Treating debt reduction as optional. If debt reduction only happens when there is "leftover" capacity, it never happens. Protect the 20% allocation the way you protect sprint commitments.
No payback triggers. "We'll fix it when we have time" means "we'll never fix it." Every debt item needs a concrete condition that triggers remediation.
Measuring effort instead of impact. "We spent 4 days on debt reduction" is not meaningful. "We reduced deploy time from 30 minutes to 5 minutes" is meaningful. Tie debt work to outcomes.
Boiling the ocean. Trying to fix all debt at once fixes nothing. Pick the highest-impact item, finish it, measure the improvement, then pick the next one.

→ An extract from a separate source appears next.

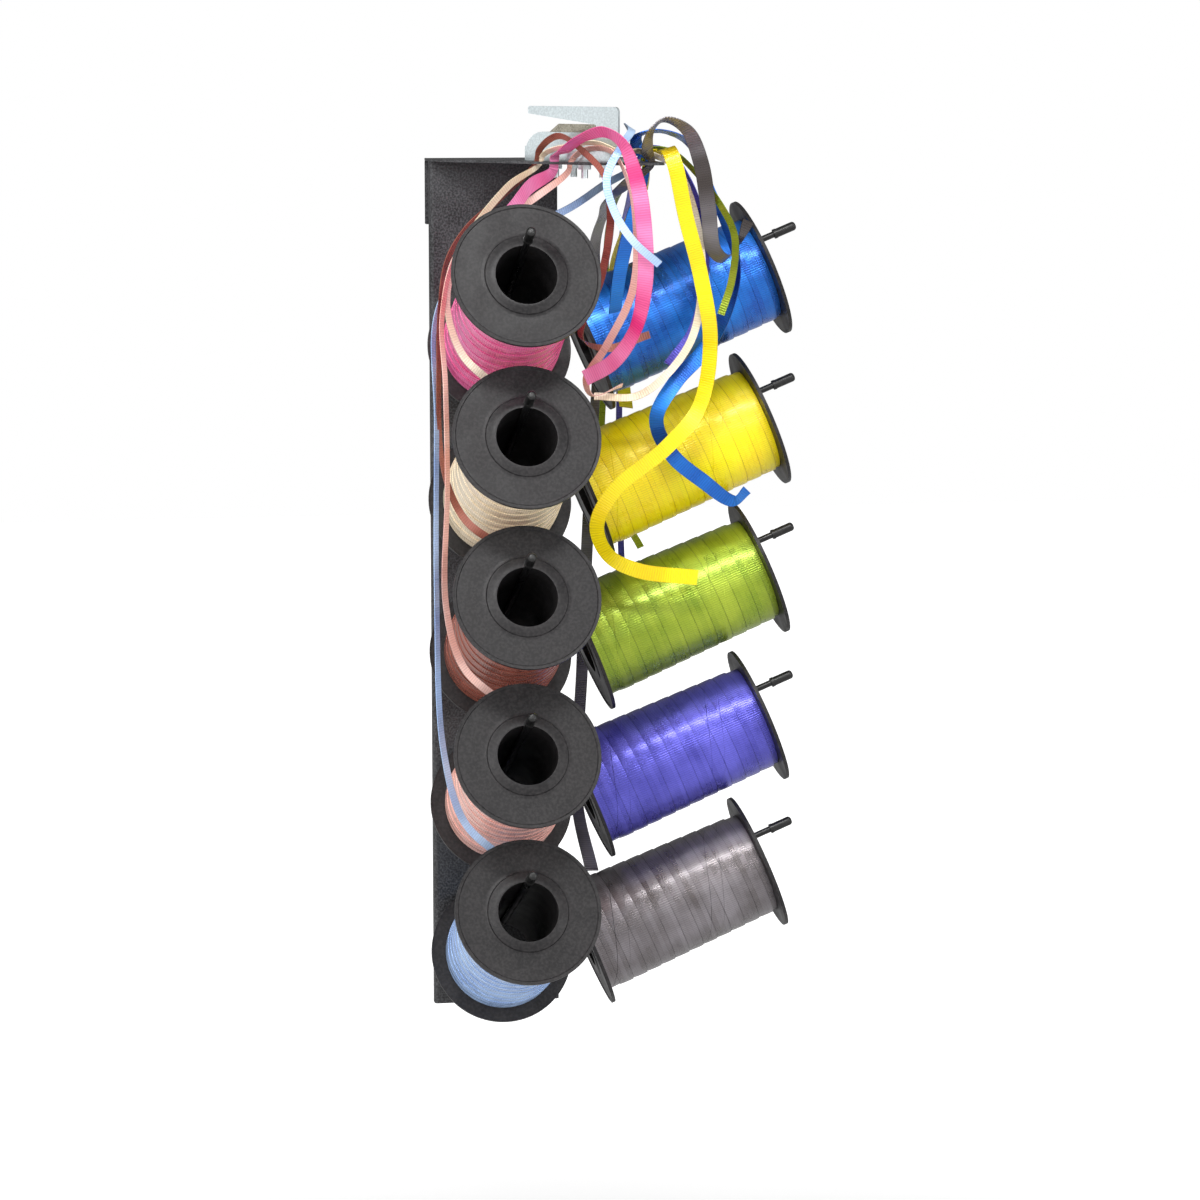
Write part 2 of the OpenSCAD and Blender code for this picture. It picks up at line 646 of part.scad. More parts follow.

Not celebrating debt paydown. Feature launches get announcements. Debt reduction gets silence. This trains the team to deprioritize debt work. Celebrate the 30-minute deploy that became a 5-minute deploy. Celebrate the test suite that now catches regressions.

Key Takeaways

Keep a debt register: a short, prioritized, living document with clear descriptions, measurable impact, and payback triggers. Not a Jira backlog.
Prioritize debt by blast radius, customer impact, and development slowdown. High blast radius debt gets fixed first because it gets worse fastest.
Allocate 20% of every sprint to debt reduction. Not a quarterly sprint, not "when we have time" — every sprint, consistently.
Run a weekly tech debt standup. One question: "What slowed us down?" Surface friction, update the register, plan next actions.
Attach debt work to feature work when possible. The "leave it better" rule ensures debt gets paid in the areas where it matters most.